A Liberal senator has condemned his own party for creating “two types of community members” by pushing tax-paying migrants off welfare benefits, and raised concerns with Angus Taylor’s use of the term “mass immigration” in his budget reply speech.
It’s like these cretins want to lose. After a humiliating election drubbing, followed by sinking to the lowest polling in the party’s history, you’d think they might have finally started to clue that aping the left’s talking points on migration, welfare and multiculturalism isn’t exactly a winning strategy.
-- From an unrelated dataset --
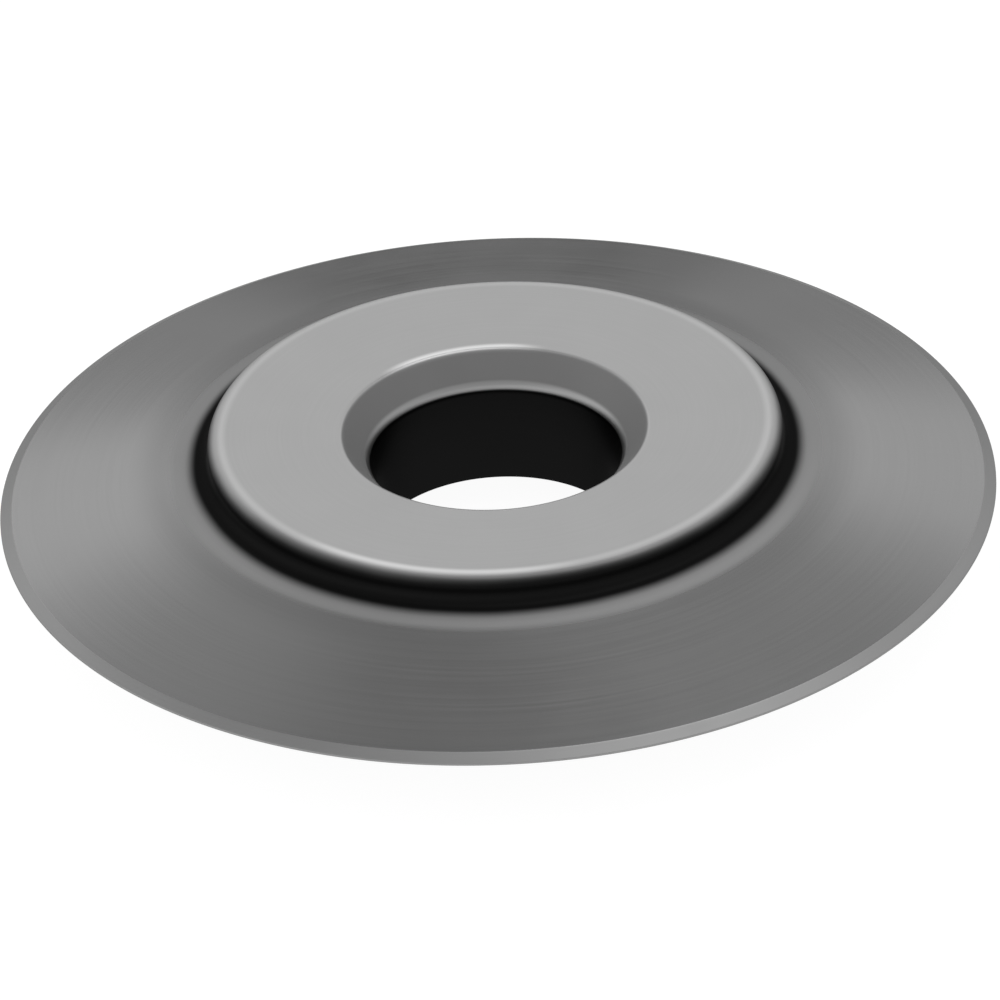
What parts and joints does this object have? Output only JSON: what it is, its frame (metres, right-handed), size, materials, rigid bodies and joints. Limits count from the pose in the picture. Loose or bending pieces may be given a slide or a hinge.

But, no… instead, they’re doubling down on what’s so spectacularly failed and publicly knifing their own side for the unforgivable sin of putting Australians first.
Under Taylor’s proposal, tax-paying permanent migrants will have to become citizens to access welfare payments.
The opposition leader said the coalition would claw back billions of dollars by cutting welfare, including the National Disability Insurance Scheme, JobSeeker, Youth Allowance, and the Family Tax Benefit, for non-citizens.
This begs the question: what sane country would do otherwise?
For many permanent migrants, this would require them to renounce their birthplace if dual citizenship is not permitted.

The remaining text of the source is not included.